Losing Favors was a shame, but gaining Ed Davis should ease the pain. Davis is only earning $5 million a year and has made a career out of being a hard-working, defensively-minded glue guy. He directly replaces Favors and doesn’t overly detriment the feel of the squad – this was a shrewd pickup and may end up being one of the most underrated of the offseason.
In a suddenly wide-open Western Conference, the Jazz are right in the thick of the action.
Honourable Winning Mentions:
Golden State Warriors – D’Angelo Russell keeps them in the championship frame (barely). If they can make it to March next year and still be in contention by the time Klay Thompson recovers from his ACL, they remain a threat. That back-court is delightful.
Indiana Pacers – Losing Bogdanovic sucks, but gaining Malcolm Brogdon and Jeremy Lamb on relatively inexpensive deals is a massive win. A core built around Oladipo, Brogdon, Lamb, Myles Turner and Domantas Sabonis is weirdly appealing.
Ricky Rubio / Devin Booker – Phoenix had to find a way to get the ball out of Booker’s hands on offense, and Rubio is the perfect fit. He doesn’t need to score and loves to distribute. Perfect for Booker.
Honourable Losing Mentions:
Los Angeles Lakers – Yes, they have Anthony Davis and LeBron James. But with the free agent field as it currently stands, if LA lose the Kawhi fight they’re going to be scraping the barrel to fill out their roster. Marcus Morris anyone?

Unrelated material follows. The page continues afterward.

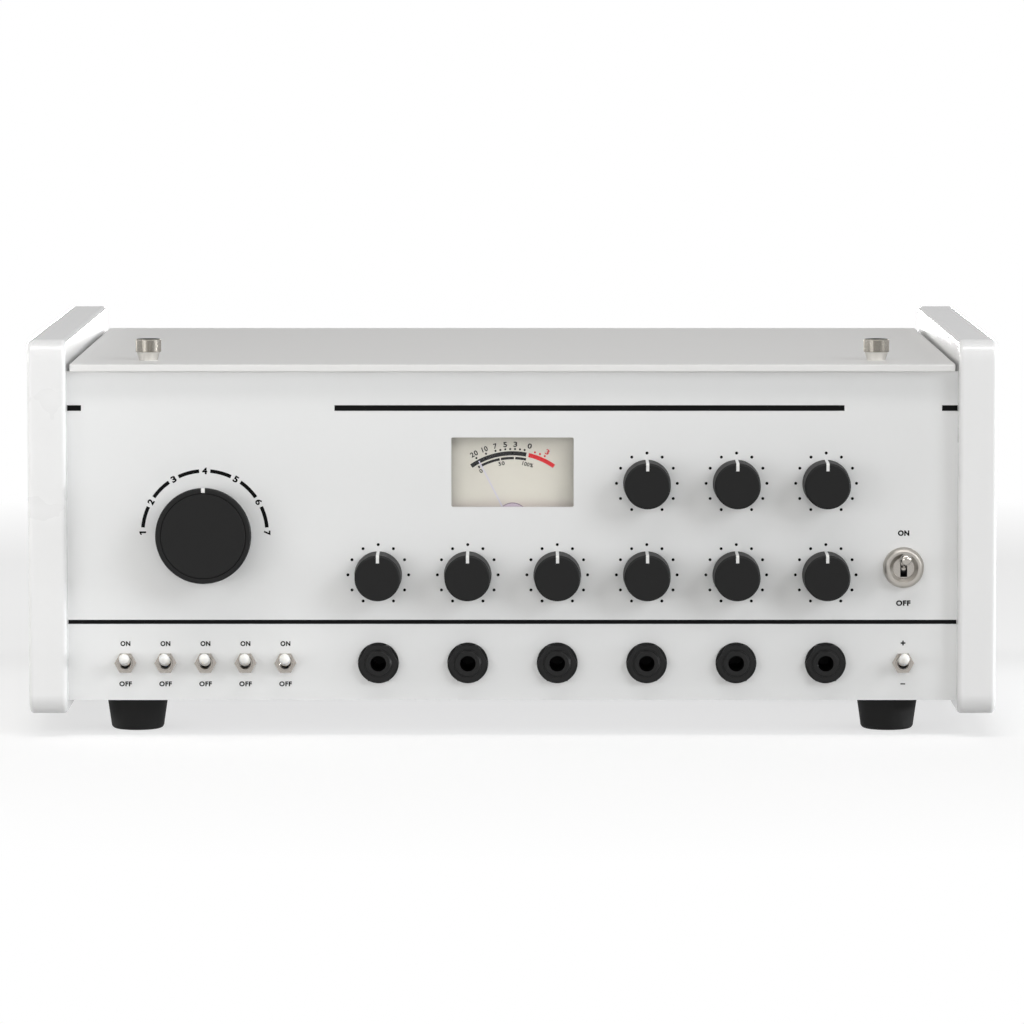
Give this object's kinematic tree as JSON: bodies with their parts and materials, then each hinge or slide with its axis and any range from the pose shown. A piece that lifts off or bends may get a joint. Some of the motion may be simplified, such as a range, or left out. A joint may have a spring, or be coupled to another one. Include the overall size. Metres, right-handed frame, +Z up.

Adrian Wojnarowski – God this guy is good. Too good. He must not be sleeping or eating. Enjoy the fame Woj, but at what cost?
James Dolan – Once wasn’t enough. Jimmy D is well on his way to becoming the most hated man in New York, and probably for good reason. At what point does he just give up and sell the team? If not now, then when?
Bring on day 2. We can’t wait. Don’t leave us hanging, Kawhi!